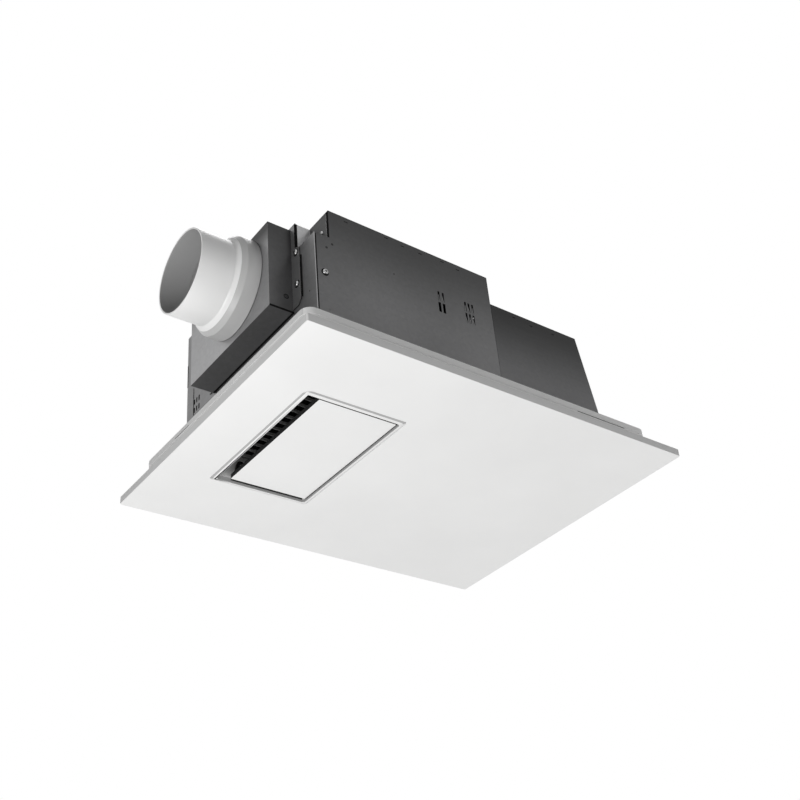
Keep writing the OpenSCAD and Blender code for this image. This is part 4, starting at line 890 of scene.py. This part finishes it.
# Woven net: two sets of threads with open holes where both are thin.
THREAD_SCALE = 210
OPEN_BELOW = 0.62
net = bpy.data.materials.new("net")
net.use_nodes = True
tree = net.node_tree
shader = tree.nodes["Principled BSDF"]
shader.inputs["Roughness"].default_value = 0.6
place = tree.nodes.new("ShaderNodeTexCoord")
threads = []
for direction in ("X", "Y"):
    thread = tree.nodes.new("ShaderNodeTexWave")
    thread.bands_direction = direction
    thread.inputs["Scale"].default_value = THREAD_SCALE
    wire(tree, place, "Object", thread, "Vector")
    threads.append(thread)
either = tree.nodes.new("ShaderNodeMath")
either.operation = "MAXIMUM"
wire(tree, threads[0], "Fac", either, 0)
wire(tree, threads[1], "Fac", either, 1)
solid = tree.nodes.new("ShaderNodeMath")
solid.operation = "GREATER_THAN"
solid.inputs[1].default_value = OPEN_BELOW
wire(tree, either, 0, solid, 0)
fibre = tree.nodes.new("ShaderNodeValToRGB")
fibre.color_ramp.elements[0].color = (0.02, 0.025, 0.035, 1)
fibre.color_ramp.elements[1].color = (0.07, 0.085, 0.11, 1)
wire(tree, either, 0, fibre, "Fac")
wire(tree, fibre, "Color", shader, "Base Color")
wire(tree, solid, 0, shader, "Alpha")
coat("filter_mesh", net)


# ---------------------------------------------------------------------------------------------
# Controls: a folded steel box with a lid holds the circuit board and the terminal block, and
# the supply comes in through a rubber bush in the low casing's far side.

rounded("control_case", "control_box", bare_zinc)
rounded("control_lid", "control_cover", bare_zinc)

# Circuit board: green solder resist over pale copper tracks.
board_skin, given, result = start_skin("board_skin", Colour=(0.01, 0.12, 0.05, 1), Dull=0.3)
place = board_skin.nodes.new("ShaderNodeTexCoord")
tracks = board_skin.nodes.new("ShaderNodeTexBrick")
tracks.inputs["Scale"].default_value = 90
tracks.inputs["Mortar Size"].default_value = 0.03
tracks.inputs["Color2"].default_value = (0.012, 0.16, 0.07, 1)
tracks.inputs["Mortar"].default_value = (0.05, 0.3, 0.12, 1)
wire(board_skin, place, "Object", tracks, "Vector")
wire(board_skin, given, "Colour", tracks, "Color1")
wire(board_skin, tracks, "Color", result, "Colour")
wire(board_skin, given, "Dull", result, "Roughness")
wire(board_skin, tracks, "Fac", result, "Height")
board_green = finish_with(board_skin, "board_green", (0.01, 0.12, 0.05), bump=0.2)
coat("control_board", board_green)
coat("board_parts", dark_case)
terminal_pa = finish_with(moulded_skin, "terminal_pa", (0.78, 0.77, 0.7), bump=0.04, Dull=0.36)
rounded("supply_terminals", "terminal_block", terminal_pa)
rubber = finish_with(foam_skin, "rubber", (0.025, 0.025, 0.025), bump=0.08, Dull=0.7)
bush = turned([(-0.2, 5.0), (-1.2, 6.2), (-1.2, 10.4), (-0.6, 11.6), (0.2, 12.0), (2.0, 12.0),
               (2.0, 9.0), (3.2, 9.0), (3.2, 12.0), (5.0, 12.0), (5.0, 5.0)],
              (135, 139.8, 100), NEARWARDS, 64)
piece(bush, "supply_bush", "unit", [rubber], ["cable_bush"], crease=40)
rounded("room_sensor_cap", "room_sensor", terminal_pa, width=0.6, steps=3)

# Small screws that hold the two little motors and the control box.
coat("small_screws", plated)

·····

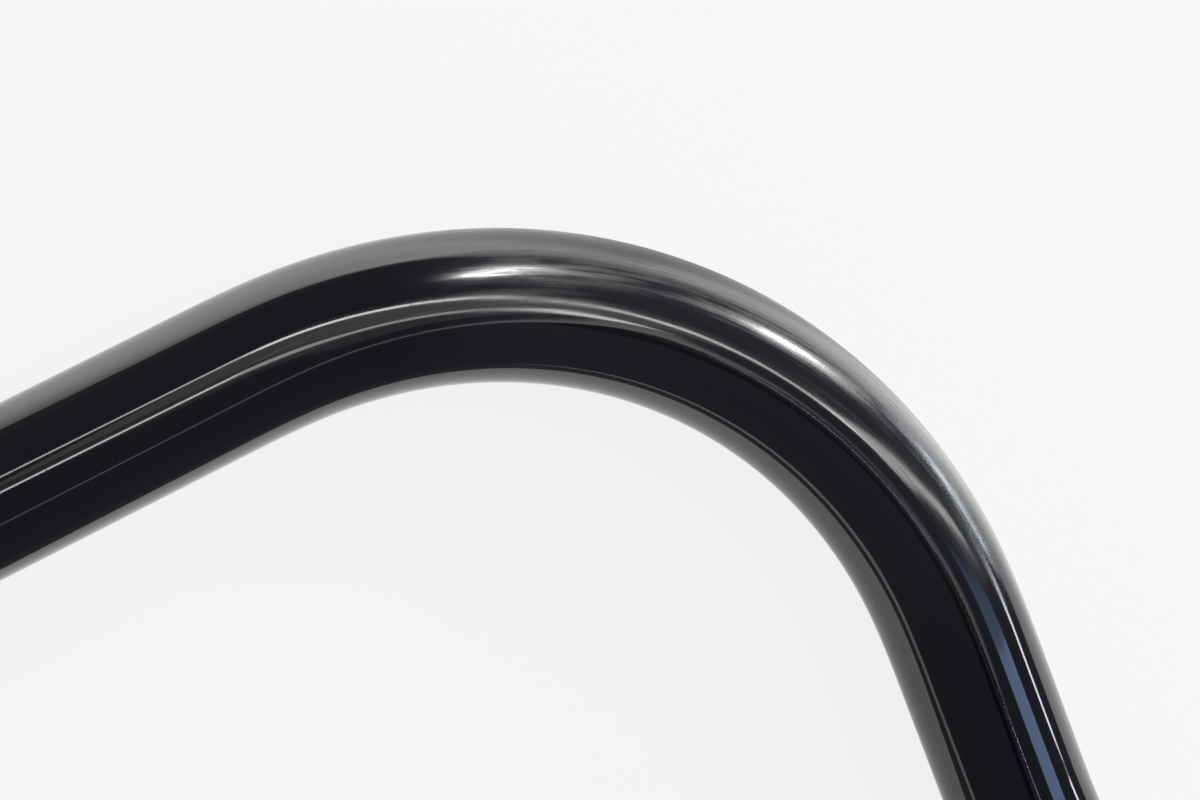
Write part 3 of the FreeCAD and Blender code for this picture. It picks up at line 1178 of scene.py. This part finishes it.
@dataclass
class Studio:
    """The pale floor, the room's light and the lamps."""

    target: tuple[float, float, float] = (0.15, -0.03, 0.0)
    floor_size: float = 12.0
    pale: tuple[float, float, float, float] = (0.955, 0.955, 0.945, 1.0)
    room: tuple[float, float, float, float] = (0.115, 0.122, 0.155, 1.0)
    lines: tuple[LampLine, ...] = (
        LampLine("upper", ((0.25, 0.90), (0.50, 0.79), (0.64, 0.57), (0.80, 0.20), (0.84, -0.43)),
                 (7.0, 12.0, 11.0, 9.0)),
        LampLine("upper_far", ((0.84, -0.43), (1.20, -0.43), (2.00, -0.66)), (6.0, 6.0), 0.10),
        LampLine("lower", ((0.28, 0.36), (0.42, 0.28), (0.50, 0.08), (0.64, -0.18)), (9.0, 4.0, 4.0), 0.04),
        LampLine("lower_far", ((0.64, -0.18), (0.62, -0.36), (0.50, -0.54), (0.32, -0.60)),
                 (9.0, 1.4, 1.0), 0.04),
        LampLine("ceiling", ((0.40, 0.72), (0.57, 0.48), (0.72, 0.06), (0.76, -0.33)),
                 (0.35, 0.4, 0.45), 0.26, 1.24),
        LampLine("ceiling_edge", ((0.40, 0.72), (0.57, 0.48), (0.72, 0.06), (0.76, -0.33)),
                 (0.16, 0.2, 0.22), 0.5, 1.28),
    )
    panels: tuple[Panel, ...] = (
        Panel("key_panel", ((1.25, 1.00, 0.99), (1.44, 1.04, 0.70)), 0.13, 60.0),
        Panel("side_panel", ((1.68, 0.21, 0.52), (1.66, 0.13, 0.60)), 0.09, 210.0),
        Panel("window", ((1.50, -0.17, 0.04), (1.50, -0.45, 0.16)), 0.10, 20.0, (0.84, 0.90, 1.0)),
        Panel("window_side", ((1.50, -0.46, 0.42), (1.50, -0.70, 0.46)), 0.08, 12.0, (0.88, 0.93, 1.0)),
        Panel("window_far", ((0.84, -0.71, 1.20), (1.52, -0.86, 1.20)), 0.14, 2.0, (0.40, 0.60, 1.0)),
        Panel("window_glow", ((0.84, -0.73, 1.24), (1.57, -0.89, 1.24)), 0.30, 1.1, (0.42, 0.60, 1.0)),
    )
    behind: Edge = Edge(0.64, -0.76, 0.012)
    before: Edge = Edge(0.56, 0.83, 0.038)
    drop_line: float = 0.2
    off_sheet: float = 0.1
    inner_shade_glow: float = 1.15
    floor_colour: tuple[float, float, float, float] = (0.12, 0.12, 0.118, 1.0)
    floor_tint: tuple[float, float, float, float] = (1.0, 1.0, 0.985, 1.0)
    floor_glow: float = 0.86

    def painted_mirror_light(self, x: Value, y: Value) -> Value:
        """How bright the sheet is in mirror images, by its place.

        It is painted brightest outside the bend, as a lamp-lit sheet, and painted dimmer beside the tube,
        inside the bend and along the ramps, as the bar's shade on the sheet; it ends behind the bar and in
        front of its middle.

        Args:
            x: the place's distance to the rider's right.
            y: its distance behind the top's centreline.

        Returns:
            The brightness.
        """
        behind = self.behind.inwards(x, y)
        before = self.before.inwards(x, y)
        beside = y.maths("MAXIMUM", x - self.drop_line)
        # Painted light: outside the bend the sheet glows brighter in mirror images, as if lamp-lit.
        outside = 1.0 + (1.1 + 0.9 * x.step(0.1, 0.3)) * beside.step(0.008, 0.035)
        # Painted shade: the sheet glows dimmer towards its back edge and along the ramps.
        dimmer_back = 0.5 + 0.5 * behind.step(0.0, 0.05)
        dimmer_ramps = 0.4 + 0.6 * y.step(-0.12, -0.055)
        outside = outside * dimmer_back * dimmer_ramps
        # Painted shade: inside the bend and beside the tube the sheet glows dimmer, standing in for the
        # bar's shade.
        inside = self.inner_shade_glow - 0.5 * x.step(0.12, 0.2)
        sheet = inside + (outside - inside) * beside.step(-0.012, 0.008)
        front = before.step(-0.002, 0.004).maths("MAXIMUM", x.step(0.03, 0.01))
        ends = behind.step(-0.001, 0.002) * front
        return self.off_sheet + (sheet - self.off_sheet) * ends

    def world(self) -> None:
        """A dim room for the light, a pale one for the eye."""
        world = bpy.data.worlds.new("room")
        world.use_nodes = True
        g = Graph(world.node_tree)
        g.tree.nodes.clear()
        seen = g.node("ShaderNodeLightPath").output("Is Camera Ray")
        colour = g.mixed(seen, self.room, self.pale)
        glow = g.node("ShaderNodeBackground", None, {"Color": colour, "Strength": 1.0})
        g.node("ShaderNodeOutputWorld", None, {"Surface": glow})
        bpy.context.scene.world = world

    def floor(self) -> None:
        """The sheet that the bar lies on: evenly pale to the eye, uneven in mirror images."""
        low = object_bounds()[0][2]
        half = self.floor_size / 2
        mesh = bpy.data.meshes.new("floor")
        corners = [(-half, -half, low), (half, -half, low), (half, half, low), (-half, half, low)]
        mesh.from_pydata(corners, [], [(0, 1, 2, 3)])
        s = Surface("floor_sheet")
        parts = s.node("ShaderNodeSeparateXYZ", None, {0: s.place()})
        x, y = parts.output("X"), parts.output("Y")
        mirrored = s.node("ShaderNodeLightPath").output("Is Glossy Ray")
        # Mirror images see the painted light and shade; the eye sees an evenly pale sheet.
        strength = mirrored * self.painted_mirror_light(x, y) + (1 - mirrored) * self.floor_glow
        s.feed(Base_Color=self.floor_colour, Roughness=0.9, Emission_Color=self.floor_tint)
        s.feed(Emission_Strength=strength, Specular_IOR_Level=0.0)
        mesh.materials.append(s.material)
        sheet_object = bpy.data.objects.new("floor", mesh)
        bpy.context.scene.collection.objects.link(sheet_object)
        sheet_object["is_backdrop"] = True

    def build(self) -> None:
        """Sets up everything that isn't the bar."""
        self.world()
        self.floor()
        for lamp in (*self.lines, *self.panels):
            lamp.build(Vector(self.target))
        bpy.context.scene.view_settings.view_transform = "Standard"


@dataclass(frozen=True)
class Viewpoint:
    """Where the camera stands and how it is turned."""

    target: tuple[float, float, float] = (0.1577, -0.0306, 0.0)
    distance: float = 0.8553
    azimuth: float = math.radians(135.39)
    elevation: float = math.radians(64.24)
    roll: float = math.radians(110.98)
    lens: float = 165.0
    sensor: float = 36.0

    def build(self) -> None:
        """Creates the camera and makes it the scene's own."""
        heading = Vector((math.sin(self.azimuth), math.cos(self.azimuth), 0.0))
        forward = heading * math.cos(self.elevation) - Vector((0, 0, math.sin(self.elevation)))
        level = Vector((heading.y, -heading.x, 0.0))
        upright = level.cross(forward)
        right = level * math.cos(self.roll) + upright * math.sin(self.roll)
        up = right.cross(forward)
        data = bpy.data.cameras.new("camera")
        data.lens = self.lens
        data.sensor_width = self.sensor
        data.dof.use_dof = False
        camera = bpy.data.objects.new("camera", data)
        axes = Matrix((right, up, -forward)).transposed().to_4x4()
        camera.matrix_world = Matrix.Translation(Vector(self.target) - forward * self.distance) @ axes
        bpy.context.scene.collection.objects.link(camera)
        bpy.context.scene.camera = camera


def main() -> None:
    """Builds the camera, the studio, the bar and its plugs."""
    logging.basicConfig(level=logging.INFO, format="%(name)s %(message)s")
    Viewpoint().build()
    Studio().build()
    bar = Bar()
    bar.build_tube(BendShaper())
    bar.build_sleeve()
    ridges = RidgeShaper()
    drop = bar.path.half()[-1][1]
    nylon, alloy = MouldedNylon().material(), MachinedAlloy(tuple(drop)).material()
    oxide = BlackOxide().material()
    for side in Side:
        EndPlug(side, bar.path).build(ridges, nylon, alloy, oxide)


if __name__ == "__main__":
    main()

·····

- _REQUIRED WORK_
With the first line being the one containing "Write part 3" and the last line the one containing "pale floor, the", transcribe exactly the lines above that fall in that range.

- _THE COMPLETED TASK_
Write part 3 of the FreeCAD and Blender code for this picture. It picks up at line 1178 of scene.py. This part finishes it.
@dataclass
class Studio:
    """The pale floor, the room's light and the lamps."""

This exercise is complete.